→ **Required work**
Provide the data again in its entirety, exactly as given.

→ **Records to use**
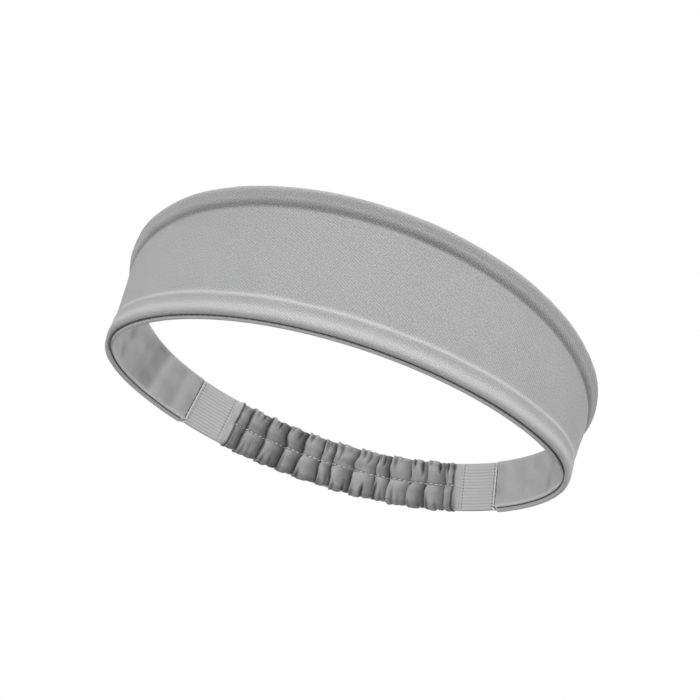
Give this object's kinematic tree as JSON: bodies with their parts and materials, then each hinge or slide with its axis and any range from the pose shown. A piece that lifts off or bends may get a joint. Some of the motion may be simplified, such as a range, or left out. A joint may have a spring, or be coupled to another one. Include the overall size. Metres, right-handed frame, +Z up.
{
  "type": "sports headband",
  "caption": "Tapered fabric sports headband: wide lined front panel, ribbed elastic and a gathered sleeve at the back.",
  "frame": {"origin": "centre of the band's box in plan, on the plane of its lower edge", "axes": "+Z up as worn, -Y towards the forehead, +X towards the wearer's left"},
  "size_m": [0.1766, 0.1822, 0.0424],
  "materials": {
    "jersey": "matte knitted jersey",
    "lining": "smooth, slightly satin knit",
    "wadding": "soft unbleached wadding",
    "elastic": "ribbed woven elastic",
    "sleeve": "matte knitted jersey, gathered",
    "thread": "polyester sewing thread"
  },
  "bodies": {
    "root": {"outer_panel": "jersey", "lining_panel": "lining", "absorbent_core": "wadding", "lower_edge_thread": "thread", "upper_edge_thread": "thread", "rear_elastic": "elastic", "gathered_sleeve": "sleeve", "left_tab_thread": "thread", "right_tab_thread": "thread", "left_sleeve_end_thread": "thread", "right_sleeve_end_thread": "thread", "sleeve_centre_thread": "thread"}
  },
  "joints": []
}
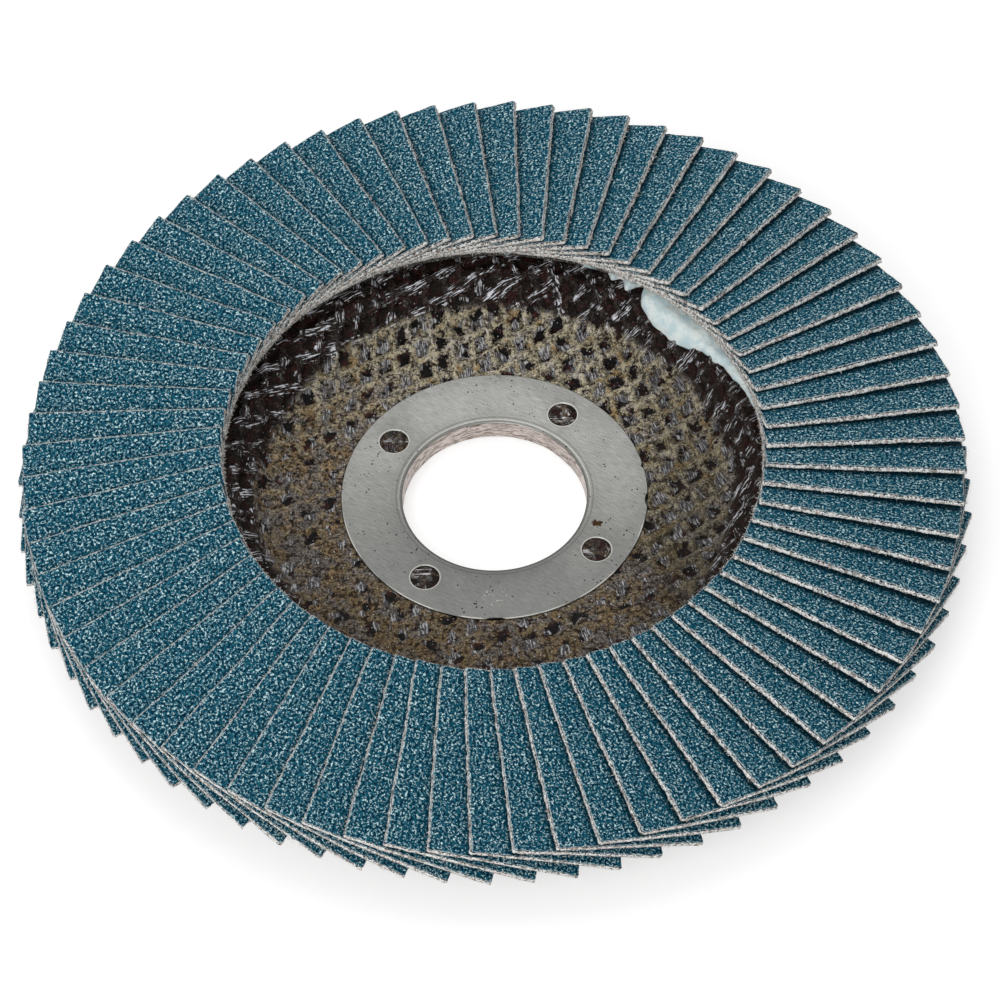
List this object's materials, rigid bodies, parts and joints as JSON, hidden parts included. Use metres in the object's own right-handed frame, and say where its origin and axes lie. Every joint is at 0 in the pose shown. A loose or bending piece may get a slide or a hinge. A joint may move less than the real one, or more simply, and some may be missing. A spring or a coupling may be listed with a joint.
{
  "type": "flap disc",
  "caption": "Round abrasive flap disc: overlapping blue zirconia cloth flaps fanned on a dished glass-fibre plate with a steel-lined bore.",
  "frame": {"origin": "on the bore axis at the back face of the hub, the face the disc lies on", "axes": "+Z along the bore axis, out of the abrasive side; +X and +Y lie in the plane of the hub, with no feature on them"},
  "size_m": [0.115, 0.115, 0.0131],
  "materials": {
    "fibre_resin": "satin",
    "ring_steel": "brushed",
    "epoxy": "gloss",
    "abrasive_cloth": "coarse grit"
  },
  "bodies": {
    "root": {"backing_plate": "fibre_resin", "centre_ring": "ring_steel", "adhesive_ring": "epoxy", "flap_pair_01": "abrasive_cloth", "flap_pair_02": "abrasive_cloth", "flap_pair_03": "abrasive_cloth", "flap_pair_04": "abrasive_cloth", "flap_pair_05": "abrasive_cloth", "flap_pair_06": "abrasive_cloth", "flap_pair_07": "abrasive_cloth", "flap_pair_08": "abrasive_cloth", "flap_pair_09": "abrasive_cloth", "flap_pair_10": "abrasive_cloth", "flap_pair_11": "abrasive_cloth", "flap_pair_12": "abrasive_cloth", "flap_pair_13": "abrasive_cloth", "flap_pair_14": "abrasive_cloth", "flap_pair_15": "abrasive_cloth", "flap_pair_16": "abrasive_cloth", "flap_pair_17": "abrasive_cloth", "flap_pair_18": "abrasive_cloth", "flap_pair_19": "abrasive_cloth", "flap_pair_20": "abrasive_cloth", "flap_pair_21": "abrasive_cloth", "flap_pair_22": "abrasive_cloth", "flap_pair_23": "abrasive_cloth", "flap_pair_24": "abrasive_cloth", "flap_pair_25": "abrasive_cloth", "flap_pair_26": "abrasive_cloth", "flap_pair_27": "abrasive_cloth", "flap_pair_28": "abrasive_cloth", "flap_pair_29": "abrasive_cloth", "flap_pair_30": "abrasive_cloth", "flap_pair_31": "abrasive_cloth", "flap_pair_32": "abrasive_cloth", "flap_pair_33": "abrasive_cloth", "flap_pair_34": "abrasive_cloth", "flap_pair_35": "abrasive_cloth", "flap_pair_36": "abrasive_cloth"}
  },
  "joints": []
}
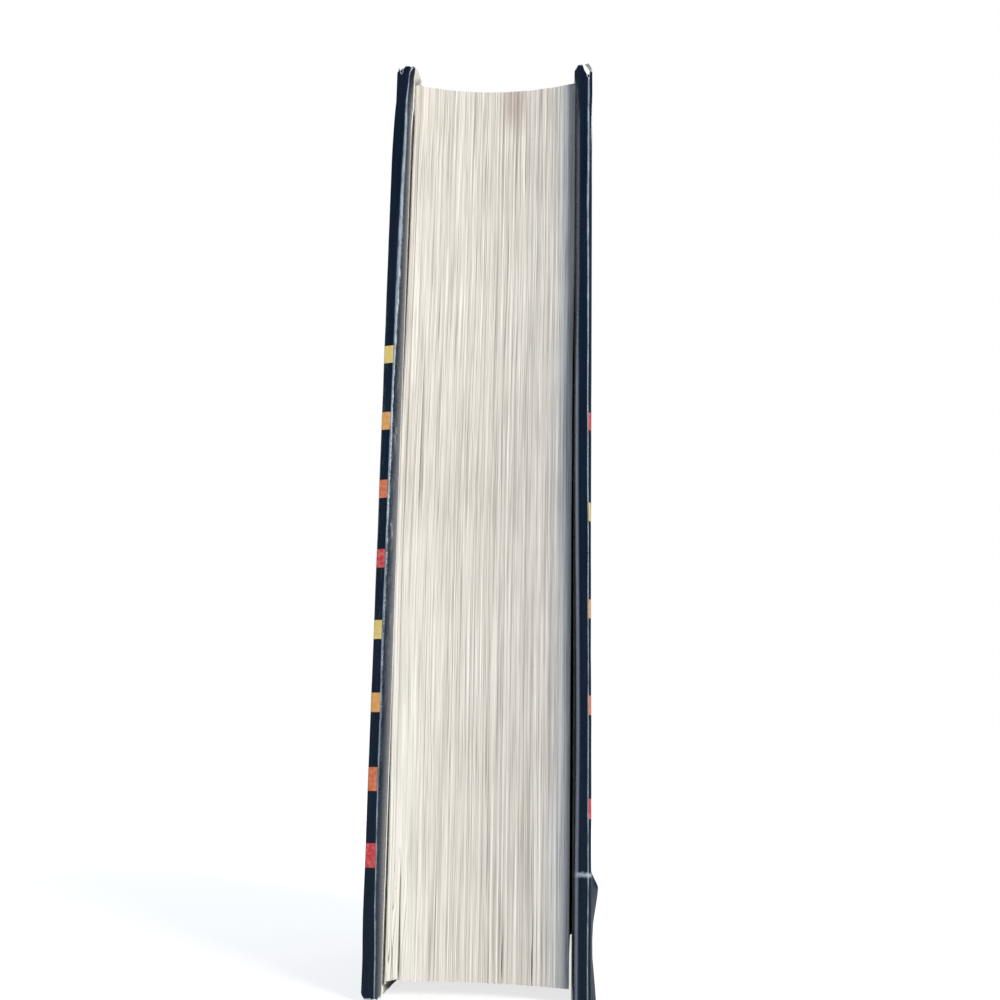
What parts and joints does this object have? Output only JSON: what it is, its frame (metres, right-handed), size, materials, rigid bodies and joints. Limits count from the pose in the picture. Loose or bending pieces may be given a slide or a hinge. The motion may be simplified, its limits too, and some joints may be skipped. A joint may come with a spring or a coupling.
{
  "type": "hardback book",
  "caption": "Thick hardback book with a rounded back, coved fore-edge, cloth case and creased dust jacket; both covers swing open.",
  "frame": {"origin": "middle of the box's base, on the surface that the book stands on", "axes": "+Z from tail to head, +X from front cover to back cover, +Y from fore-edge to spine"},
  "size_m": [0.056, 0.1686, 0.2414],
  "materials": {
    "pages": "cut edges of uncoated cream paper",
    "endpaper": "smooth uncoated cream paper",
    "board": "grey bookbinder's board",
    "case_cloth": "dark book cloth",
    "jacket": "gloss-laminated dark navy paper with warm colour bars at the fore-edge",
    "headband": "woven cotton band",
    "mull": "open starched gauze",
    "lining": "brown kraft paper"
  },
  "bodies": {
    "book_block": {"text_block": "pages", "front_flyleaf": "endpaper", "back_flyleaf": "endpaper", "mull": "mull", "spine_lining": "lining", "head_band": "headband", "tail_band": "headband", "spine_board": "board", "spine_case_cover": "case_cloth", "jacket_spine": "jacket"},
    "front_cover": {"front_board": "board", "front_case_cover": "case_cloth", "front_pastedown": "endpaper", "jacket_front": "jacket"},
    "back_cover": {"back_board": "board", "back_case_cover": "case_cloth", "back_pastedown": "endpaper", "jacket_back": "jacket"}
  },
  "joints": [
    {"name": "front_cover_hinge", "type": "hinge", "parent": "book_block", "child": "front_cover", "pos_m": [-0.0283, 0.06905, 0.1207], "axis": [0, 0, -1], "range_deg": [0, 180]},
    {"name": "back_cover_hinge", "type": "hinge", "parent": "book_block", "child": "back_cover", "pos_m": [0.0261, 0.06905, 0.1207], "axis": [0, 0, 1], "range_deg": [0, 180]}
  ]
}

→ **Task output**
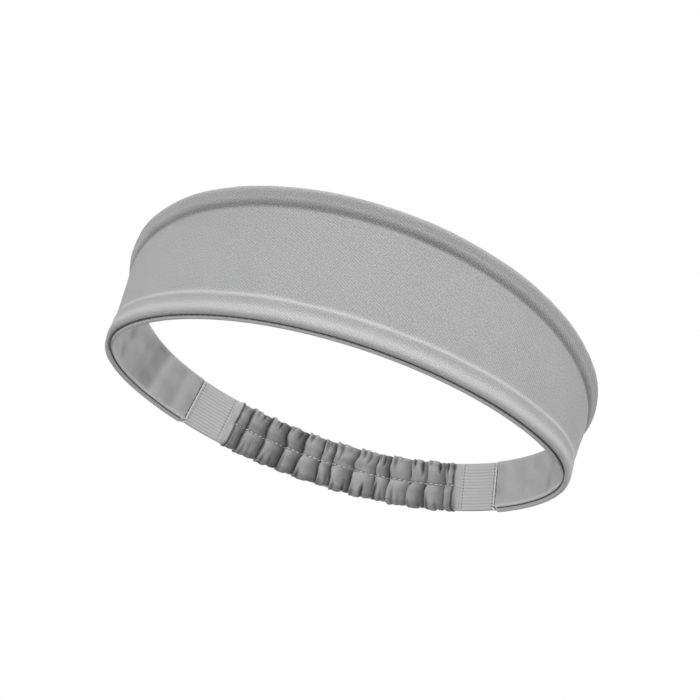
Give this object's kinematic tree as JSON: bodies with their parts and materials, then each hinge or slide with its axis and any range from the pose shown. A piece that lifts off or bends may get a joint. Some of the motion may be simplified, such as a range, or left out. A joint may have a spring, or be coupled to another one. Include the overall size. Metres, right-handed frame, +Z up.
{
  "type": "sports headband",
  "caption": "Tapered fabric sports headband: wide lined front panel, ribbed elastic and a gathered sleeve at the back.",
  "frame": {"origin": "centre of the band's box in plan, on the plane of its lower edge", "axes": "+Z up as worn, -Y towards the forehead, +X towards the wearer's left"},
  "size_m": [0.1766, 0.1822, 0.0424],
  "materials": {
    "jersey": "matte knitted jersey",
    "lining": "smooth, slightly satin knit",
    "wadding": "soft unbleached wadding",
    "elastic": "ribbed woven elastic",
    "sleeve": "matte knitted jersey, gathered",
    "thread": "polyester sewing thread"
  },
  "bodies": {
    "root": {"outer_panel": "jersey", "lining_panel": "lining", "absorbent_core": "wadding", "lower_edge_thread": "thread", "upper_edge_thread": "thread", "rear_elastic": "elastic", "gathered_sleeve": "sleeve", "left_tab_thread": "thread", "right_tab_thread": "thread", "left_sleeve_end_thread": "thread", "right_sleeve_end_thread": "thread", "sleeve_centre_thread": "thread"}
  },
  "joints": []
}
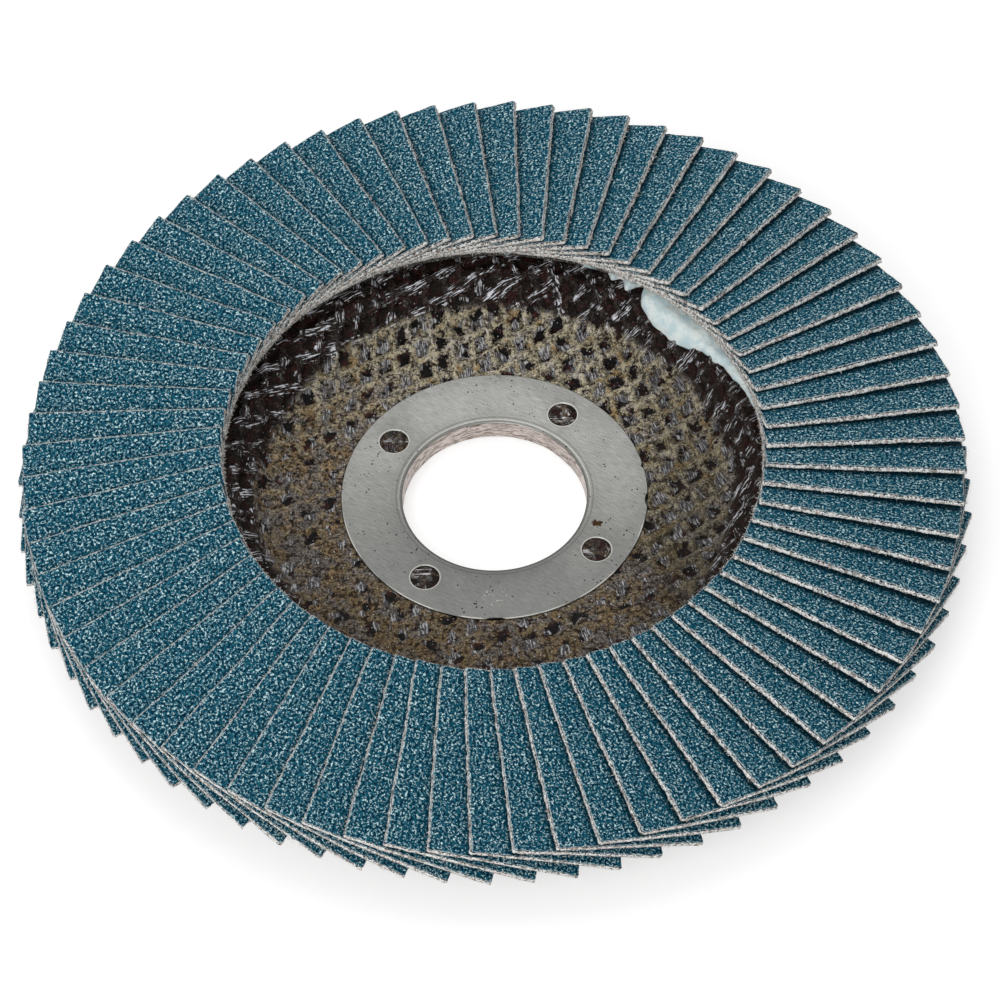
List this object's materials, rigid bodies, parts and joints as JSON, hidden parts included. Use metres in the object's own right-handed frame, and say where its origin and axes lie. Every joint is at 0 in the pose shown. A loose or bending piece may get a slide or a hinge. A joint may move less than the real one, or more simply, and some may be missing. A spring or a coupling may be listed with a joint.
{
  "type": "flap disc",
  "caption": "Round abrasive flap disc: overlapping blue zirconia cloth flaps fanned on a dished glass-fibre plate with a steel-lined bore.",
  "frame": {"origin": "on the bore axis at the back face of the hub, the face the disc lies on", "axes": "+Z along the bore axis, out of the abrasive side; +X and +Y lie in the plane of the hub, with no feature on them"},
  "size_m": [0.115, 0.115, 0.0131],
  "materials": {
    "fibre_resin": "satin",
    "ring_steel": "brushed",
    "epoxy": "gloss",
    "abrasive_cloth": "coarse grit"
  },
  "bodies": {
    "root": {"backing_plate": "fibre_resin", "centre_ring": "ring_steel", "adhesive_ring": "epoxy", "flap_pair_01": "abrasive_cloth", "flap_pair_02": "abrasive_cloth", "flap_pair_03": "abrasive_cloth", "flap_pair_04": "abrasive_cloth", "flap_pair_05": "abrasive_cloth", "flap_pair_06": "abrasive_cloth", "flap_pair_07": "abrasive_cloth", "flap_pair_08": "abrasive_cloth", "flap_pair_09": "abrasive_cloth", "flap_pair_10": "abrasive_cloth", "flap_pair_11": "abrasive_cloth", "flap_pair_12": "abrasive_cloth", "flap_pair_13": "abrasive_cloth", "flap_pair_14": "abrasive_cloth", "flap_pair_15": "abrasive_cloth", "flap_pair_16": "abrasive_cloth", "flap_pair_17": "abrasive_cloth", "flap_pair_18": "abrasive_cloth", "flap_pair_19": "abrasive_cloth", "flap_pair_20": "abrasive_cloth", "flap_pair_21": "abrasive_cloth", "flap_pair_22": "abrasive_cloth", "flap_pair_23": "abrasive_cloth", "flap_pair_24": "abrasive_cloth", "flap_pair_25": "abrasive_cloth", "flap_pair_26": "abrasive_cloth", "flap_pair_27": "abrasive_cloth", "flap_pair_28": "abrasive_cloth", "flap_pair_29": "abrasive_cloth", "flap_pair_30": "abrasive_cloth", "flap_pair_31": "abrasive_cloth", "flap_pair_32": "abrasive_cloth", "flap_pair_33": "abrasive_cloth", "flap_pair_34": "abrasive_cloth", "flap_pair_35": "abrasive_cloth", "flap_pair_36": "abrasive_cloth"}
  },
  "joints": []
}
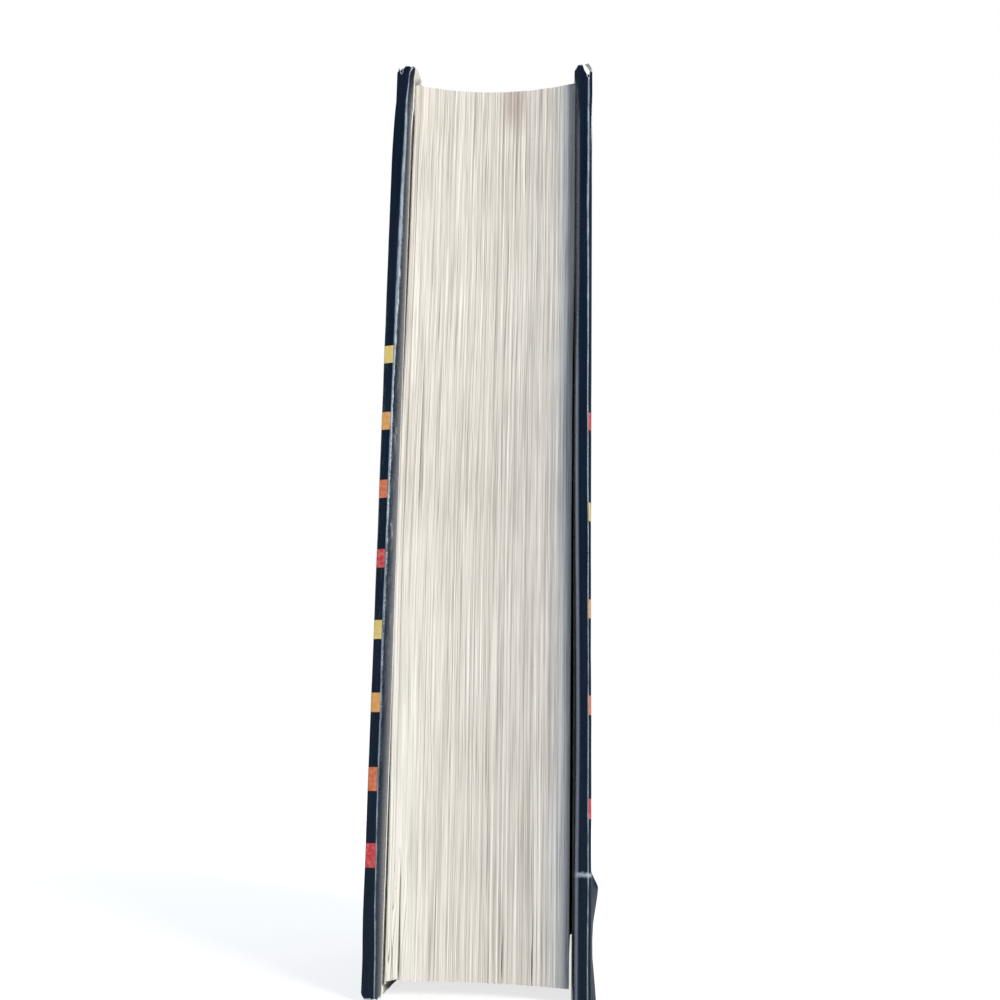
What parts and joints does this object have? Output only JSON: what it is, its frame (metres, right-handed), size, materials, rigid bodies and joints. Limits count from the pose in the picture. Loose or bending pieces may be given a slide or a hinge. The motion may be simplified, its limits too, and some joints may be skipped. A joint may come with a spring or a coupling.
{
  "type": "hardback book",
  "caption": "Thick hardback book with a rounded back, coved fore-edge, cloth case and creased dust jacket; both covers swing open.",
  "frame": {"origin": "middle of the box's base, on the surface that the book stands on", "axes": "+Z from tail to head, +X from front cover to back cover, +Y from fore-edge to spine"},
  "size_m": [0.056, 0.1686, 0.2414],
  "materials": {
    "pages": "cut edges of uncoated cream paper",
    "endpaper": "smooth uncoated cream paper",
    "board": "grey bookbinder's board",
    "case_cloth": "dark book cloth",
    "jacket": "gloss-laminated dark navy paper with warm colour bars at the fore-edge",
    "headband": "woven cotton band",
    "mull": "open starched gauze",
    "lining": "brown kraft paper"
  },
  "bodies": {
    "book_block": {"text_block": "pages", "front_flyleaf": "endpaper", "back_flyleaf": "endpaper", "mull": "mull", "spine_lining": "lining", "head_band": "headband", "tail_band": "headband", "spine_board": "board", "spine_case_cover": "case_cloth", "jacket_spine": "jacket"},
    "front_cover": {"front_board": "board", "front_case_cover": "case_cloth", "front_pastedown": "endpaper", "jacket_front": "jacket"},
    "back_cover": {"back_board": "board", "back_case_cover": "case_cloth", "back_pastedown": "endpaper", "jacket_back": "jacket"}
  },
  "joints": [
    {"name": "front_cover_hinge", "type": "hinge", "parent": "book_block", "child": "front_cover", "pos_m": [-0.0283, 0.06905, 0.1207], "axis": [0, 0, -1], "range_deg": [0, 180]},
    {"name": "back_cover_hinge", "type": "hinge", "parent": "book_block", "child": "back_cover", "pos_m": [0.0261, 0.06905, 0.1207], "axis": [0, 0, 1], "range_deg": [0, 180]}
  ]
}